The SEC said that respondent and WMAs also made misleading statements to clients regarding the nature of the services provided by respondent and the WMAs’ role with respect to the client in the rollover recommendation process. Respondent and the WMAs allegedly represented to some clients that the firm and WMAs were “fiduciaries” and that they provided “objective” and “non-commissioned” investment advice when recommending rollovers to Portfolio Advisor. These statements were misleading, the SEC claimed, because respondent compensated WMAs more for rolling over assets into Portfolio Advisor than some alternatives; WMAs commonly presented managed accounts as the only option for a rollover and frequently did not present alternative options as required by respondent’s policies and procedures; WMAs were sometimes trained to avoid discussing fees associated with the rollover recommendation; and respondent did not treat or review rollover recommendations to Portfolio Advisor under a fiduciary standard.

Moreover, the SEC found that TC Services failed to adequately disclose compensation practices that incentivized the firm and its WMAs to recommend Portfolio Advisor for reasons other than a client’s particular investment needs.  According to the SEC, TC Services trained its WMAs to make, and its WMAs made, representations that they offered “objective” and “non-commissioned” advice, “put the client first,” and acted in the client’s best interest while holding themselves out as fiduciaries.  This was misleading, claimed the SEC, because TC Services’ financial incentives for WMAs rendered their advice non-objective and TC Services did not ensure that WMA’s recommendations were, in fact, in the best interest of its clients.  According to the SEC, TC Services simultaneously applied continual pressure to compel WMAs to prioritize the rollover of ESP assets into Portfolio Advisor over lower cost alternatives.  

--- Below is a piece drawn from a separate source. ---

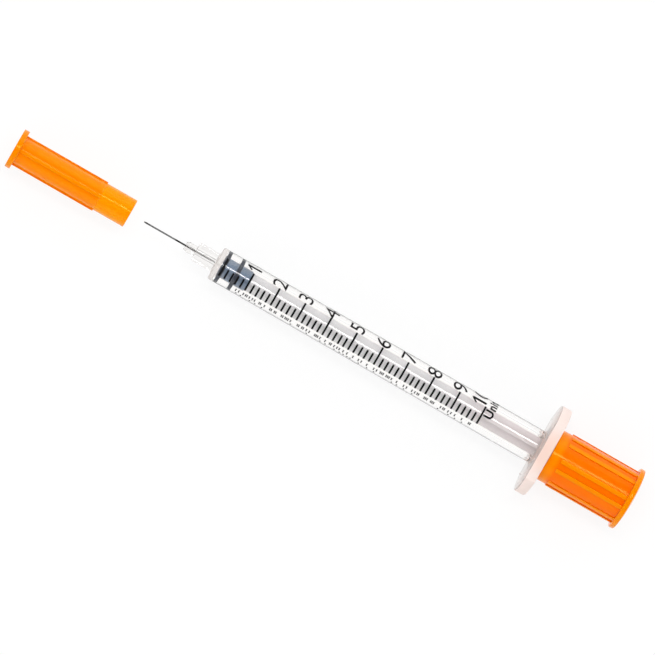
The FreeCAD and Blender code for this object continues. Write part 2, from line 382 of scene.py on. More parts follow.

Finally, the SEC found that TC Services failed to adopt and implement written policies and procedures reasonably designed to prevent violations of the Investment Advisers Act in connection with rollover recommendations. 

“Rollovers of ESPs are of paramount importance to investors seeking financial security in retirement, and advisers acting in a fiduciary capacity need to provide their clients with complete and accurate disclosure so that they may make fully informed investment decisions,” said Melissa Hodgman, Acting Director of the SEC Enforcement Division.

“Investment advisers must clearly and accurately disclose their conflicts of interest. Here, TC Services’ disclosures and misleading statements downplayed and obscured financial incentives that created conflicts between it and its WMAs on one hand and its clients on the other,” said Adam S. Aderton, Co-Chief of the SEC Enforcement Division’s Asset Management Unit.

In the order, the SEC found that respondent willfully violated Sections 17(a)(2) and 17(a)(3) of the Securities Act and Sections 206(2) and 206(4) of the Investment Advisers Act of 1940 and Rule 206(4)-7 thereunder. Without admitting or denying the SEC’s findings, respondent agreed to cease and desist from committing or causing any future violations of these provisions, be censured, and pay disgorgement, prejudgment interest, and a civil penalty totaling $97 million. The settlement, as noted, will be distributed to investors through a Fair Fund (i.e., a fund created under the Sarbanes-Oxley Act of 2002 for the benefit of investors who were harmed by the violation of the securities laws).